Músculo flexor da anca. É a esta pequena parte da sua irrepreensível anatomia que Cristiano Ronaldo deve agradecer por não ter participado no banho termal a que o Manchester United foi submetido pelos vizinhos barulhentos. Se não fosse o músculo flexor da anca, Ronaldo não só teria feito companhia aos seus desorientados companheiros, como muito provavelmente seria o símbolo mais conspícuo dessa desorientação e sobre ele se abateriam as críticas que, nos últimos anos se tornaram habituais: CR7 como causa de todos os males das equipas por onde passa.
Assim, graças aos músculos que tanto trabalha e a que tanto deve, o jogador pôde pelo menos escapar a mais uma humilhação às mãos dos rivais, apanhar um avião privado e voar para Portugal, onde as temperaturas amenas poderão contribuir para uma recuperação mais rápida. Mas Ronaldo nem esperou pelo jogo, nem assistiu à partida nos camarotes do Etihad e logo circularam rumores de que isso terá afetado o moral dos companheiros que, diz-se, precisam da aura do rei para se motivarem. E é esta atualmente a situação do astro português: se joga, atrapalha; se não joga, incomoda; se vai embora, desmoraliza.
Se houve qualidade que Ronaldo aprimorou a partir de determinada fase da carreira foi a de saber estar sempre no sítio certo.
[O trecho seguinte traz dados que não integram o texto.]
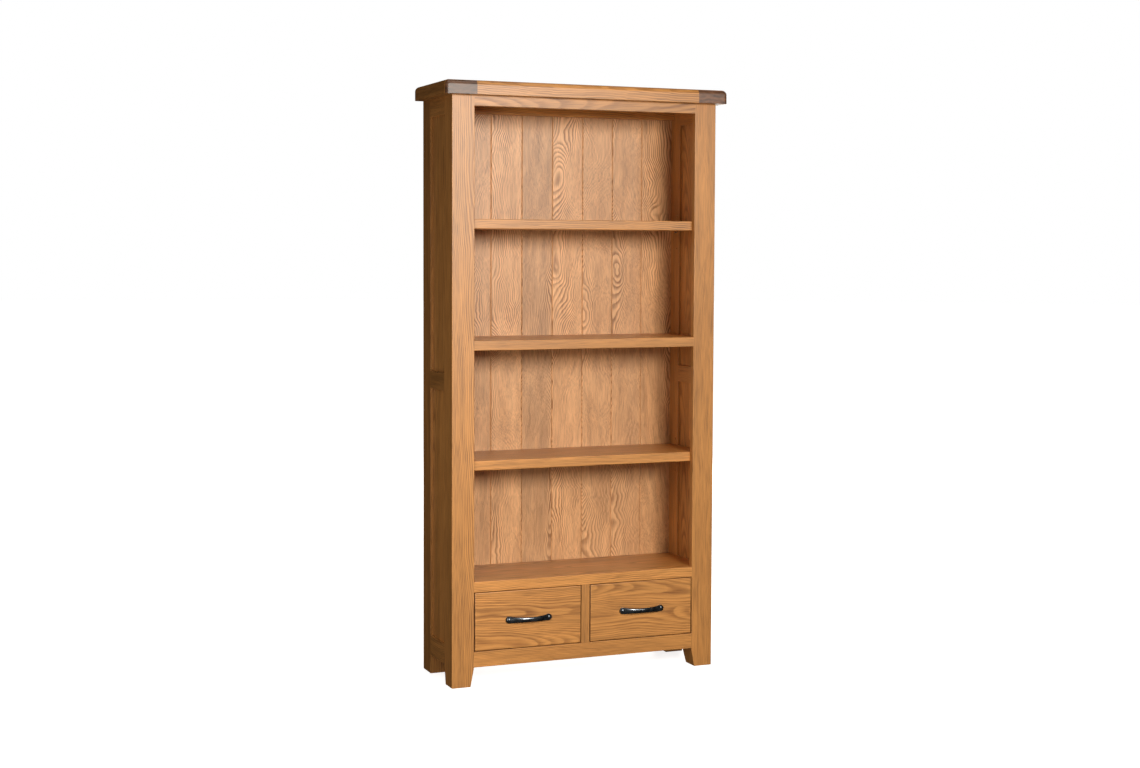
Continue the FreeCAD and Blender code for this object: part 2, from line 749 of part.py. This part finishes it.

Dentro e fora de campo, que é como quem diz, no relvado e no clube. Mas a saída do Real Madrid, mais por despeito do que por ódio, obrigou-o a uma mudança demasiado brusca logo atenuada pela narrativa do jogador que não teme sair da “zona de conforto”, que aceita novos desafios quando os outros já estão a pendurar as botas, que quer mostrar que funciona em qualquer campeonato.
No princípio, e mesmo numa análise geral, pode-se dizer que funcionou. Porém, Turim apresentou fatura. Quando as coisas corriam bem, Ronaldo não fazia mais do que a obrigação. Quando corriam mal, era a ele que lhe davam a conta para pagar. Todos os problemas e fracassos da equipa passaram a ter um único rosto, o de Cristiano Ronaldo, aliviando assim outros atores – treinadores e colegas – das suas responsabilidades. Mesmo assim, o jogador conseguiu provar que é um todo-terreno mental, capaz de render em circunstâncias que teriam quebrado psicologicamente a maioria dos jogadores.
Porém, o certo é que não havia amor (será que alguma vez houve no Real Madrid?). A ligação com a Juventus foi como uma daquelas relações de ressaca após um longo casamento em que ambas as partes querem, acima de tudo, aproveitar o que a outra tem de melhor sem ter de gramar com as chatices. Era uma relação de conveniência entre um clube com estatuto e classe e um jogador com glamour e uma aura de vitória. Mas não era um verdadeiro amor e assim que surgiram as primeiras brechas a relação partiu-se sem grande dramatismo ou emoção. Dessa união fugaz sobrarão as memórias de algumas proezas e acrobacias e pouco mais.
E Ronaldo partiu novamente. Não em busca do amor, mas da relevância. Daí a possibilidade de ter ido para o Manchester City, que seria sempre uma notícia explosiva, onde correria o risco de juntar mais títulos à carreira, mas no qual teria de assumir um papel secundário. A opção Manchester United não lhe oferecia tantas garantias de sucesso coletivo, mas abria a porta a várias narrativas favoráveis, entre as quais o regresso triunfal a Old Trafford e a promessa messiânica de, por força da sua simples presença, conduzir o clube aos títulos que há tanto lhe escapam.
Ao fim de alguns meses, o horizonte dificilmente poderia ser mais sombrio. O United pouco ou nada joga, Ronaldo marca menos do que era habitual e os títulos estão a uma formidável distância. Como se viu ontem, o problema do United não é Ronaldo, mas é evidente que Ronaldo também tem um problema. A sua carreira enquanto lenda na estratosfera futebolística está a chegar ao fim. Não vai voltar a ganhar uma Bola de Ouro e, a continuar assim, arrisca-se a passar os últimos anos de carreira em jejum de títulos coletivos.
Seria uma pena que um voo tão brilhante, quase inigualável, terminasse com uma aterragem desastrosa. Para a evitar, Ronaldo tem de reconhecer que está na hora de aterrar. Em segurança. Com a sensação de dever mais do que cumprido. Voltando à casa em que, quase há vinte anos, iniciou a sua ascensão.